Young did another mural, also since destroyed, inside the old downtown Miami-Dade public library in 1983, recounting Miami’s race riots. Two other murals from the mid-1980s are still in place: one on the outside of the Culmer library and one at the Northside Metrorail station. They tell of basketball players and construction workers – common people caught up in a griot’s vivid narrative. ‘LET ME WANDER….’

Fast forward to the present and Young is still the griot, compulsively drawing what he sees on the streets and in his dreams, even during doctor visits to treat the diabetes he developed about six years ago.

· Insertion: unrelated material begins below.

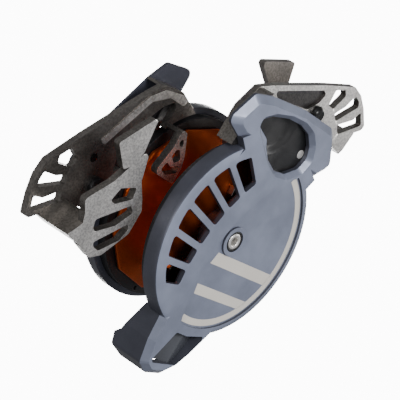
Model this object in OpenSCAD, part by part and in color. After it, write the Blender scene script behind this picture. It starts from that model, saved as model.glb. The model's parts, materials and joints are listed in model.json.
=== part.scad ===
// Assisted-braking belay device with two identical side plates, shown swung open.
// X and Y lie in the plane of the plates, +Y from the wheel axle towards the carabiner
// eye of the front half. +Z is the wheel axle, from the rear plate's outer face (Z = 0)
// to the front plate's outer face (Z = closed_h).

/* [Overall] */
// Thickness over both side plates
closed_h = 36; // [35:0.5:44]
// Angle that the rear half stands open
open_angle = 75; // [60:1:80]

/* [Side plates] */
// Radius of the round part of a side plate
disc_r = 33.8; // [33:0.2:37]
// Thickness of a side plate's face
plate_t = 3; // [2.4:0.1:3.4]
// Depth of the rim wall, from the outer face inwards
rim_depth = 6; // [5.6:0.1:6.4]
// Thickness of the rim wall
rim_wall = 2.3; // [1.8:0.1:2.6]
// Bevel along the plate's outer edge
edge_bevel = 2; // [1:0.1:2.4]
// Thickness of the face around the vents
vent_face_t = 1.6; // [1.2:0.1:2.4]
// Depth of the flat panel sunk in the face
panel_depth = 0.8; // [0.3:0.1:1.2]
// Number of vents in the face
vent_count = 6; // [3:1:6]
// Width of the bars between the vents
vent_bar = 2.2; // [1.6:0.1:3]

/* [Axle] */
// Radius of the axle
axle_r = 4; // [3.5:0.1:5]
// Radius of the hole through the axle
axle_bore_r = 1.5; // [1:0.1:1.8]
// Radius of the axle's bright end face
axle_end_r = 2.7; // [2.5:0.1:3.2]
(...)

The man, who once gave a boy a quarter for a poem and has worried about children coming into the world without families to care for them, now frets that kids eat too much greasy food.

Once so shy that a 15-minute conversation was a challenge, Young recently spoke for an hour and a half to New World School of the Arts students, who visited his current show at Fredric Snitzer Gallery.

While a larger audience and more recognition are surely on the way, Young remains fiercely independent and rooted to his surroundings. When asked if he’d like an air-conditioned condo, he says he has a fan and lets it go at that. “If you’re happy, don’t try to tell me how to live my life, ” he says. “Let me wander and do what I want to do.”